Los que permanecemos en El Salvador estamos en deuda con todos esos hermanos nuestros, que en su momento tuvieron que abandonar el país y emigrar, como hoy hacen tantos otros. En primer lugar, nuestra sociedad les negó la posibilidad de quedarse y vivir dignamente acá, en condiciones de seguridad adecuadas. En segundo lugar, con su trabajo, esfuerzo y solidaridad, los migrantes mantienen a flote la economía nacional. Las remesas que envían les permiten a sus familiares llevar una vida digna, dinamizan las actividades económicas y sirven para cerrar la brecha de la balanza comercial, que es claramente deficitaria: el valor de las importaciones es el doble del valor de las exportaciones. Sin las remesas, nuestra economía dolarizada sería insostenible.

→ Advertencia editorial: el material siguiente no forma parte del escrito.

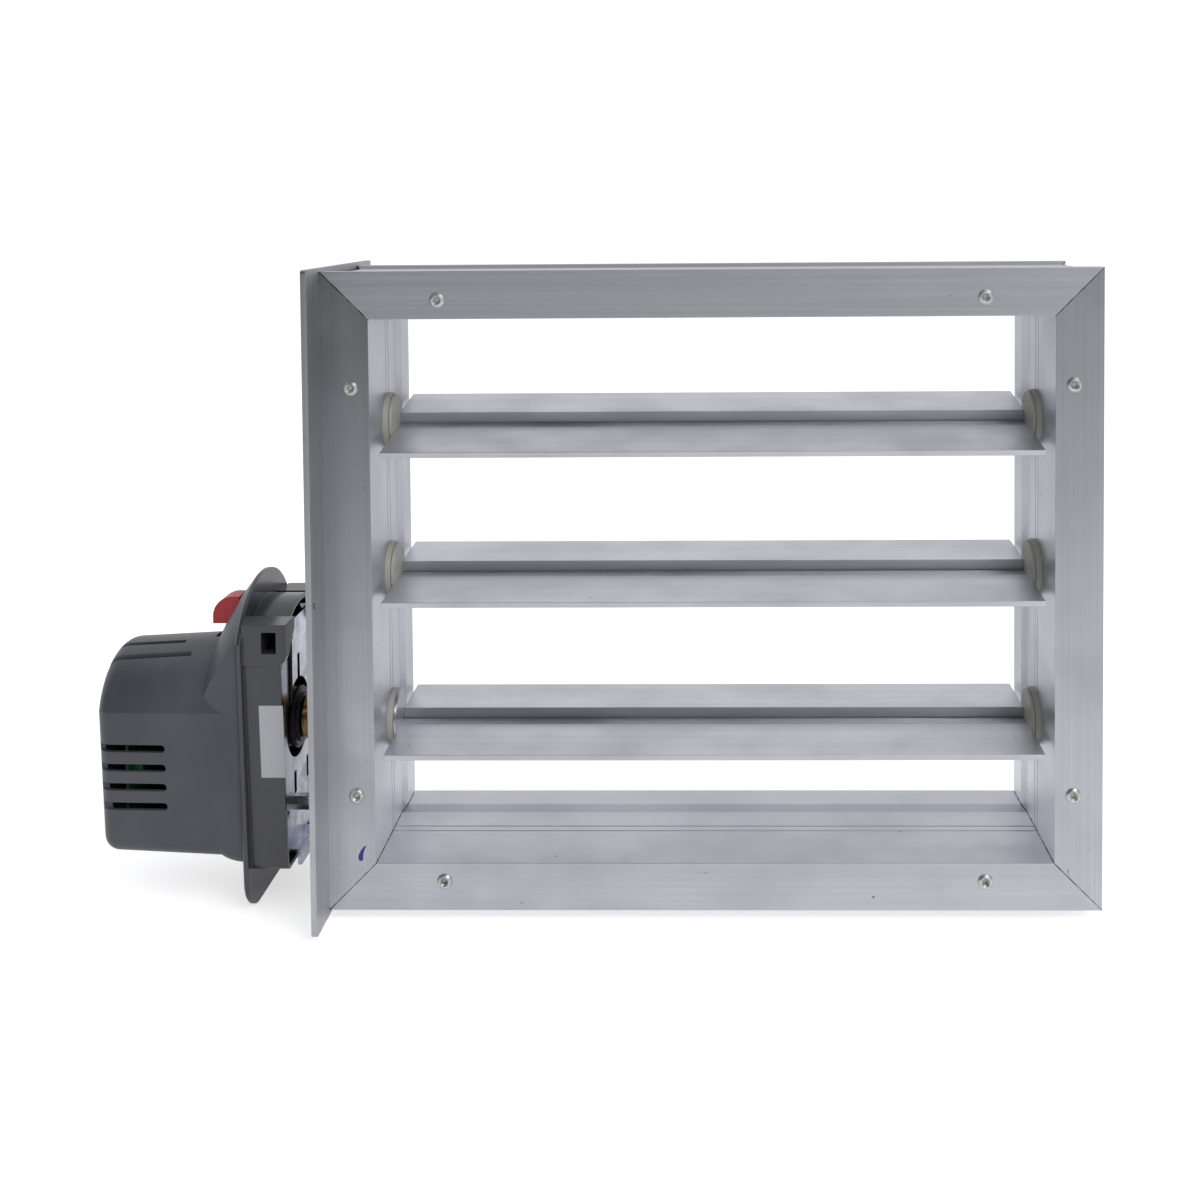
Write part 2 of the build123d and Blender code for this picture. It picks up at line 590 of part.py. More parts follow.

La emigración de los salvadoreños y las inadecuadas condiciones en las que se da son un llamado permanente a trabajar arduamente en las transformaciones que El Salvador necesita para dejar de expulsar a sus hijos y de vivir a su costa. Un llamado a abandonar el sectarismo y el ciego egoísmo que por hoy campan a sus anchas en el territorio nacional, y a sumar esfuerzos para que todos puedan vivir, desarrollarse, realizar sus sueños y gozar de bienestar en el país que les vio nacer y les ha dado su identidad.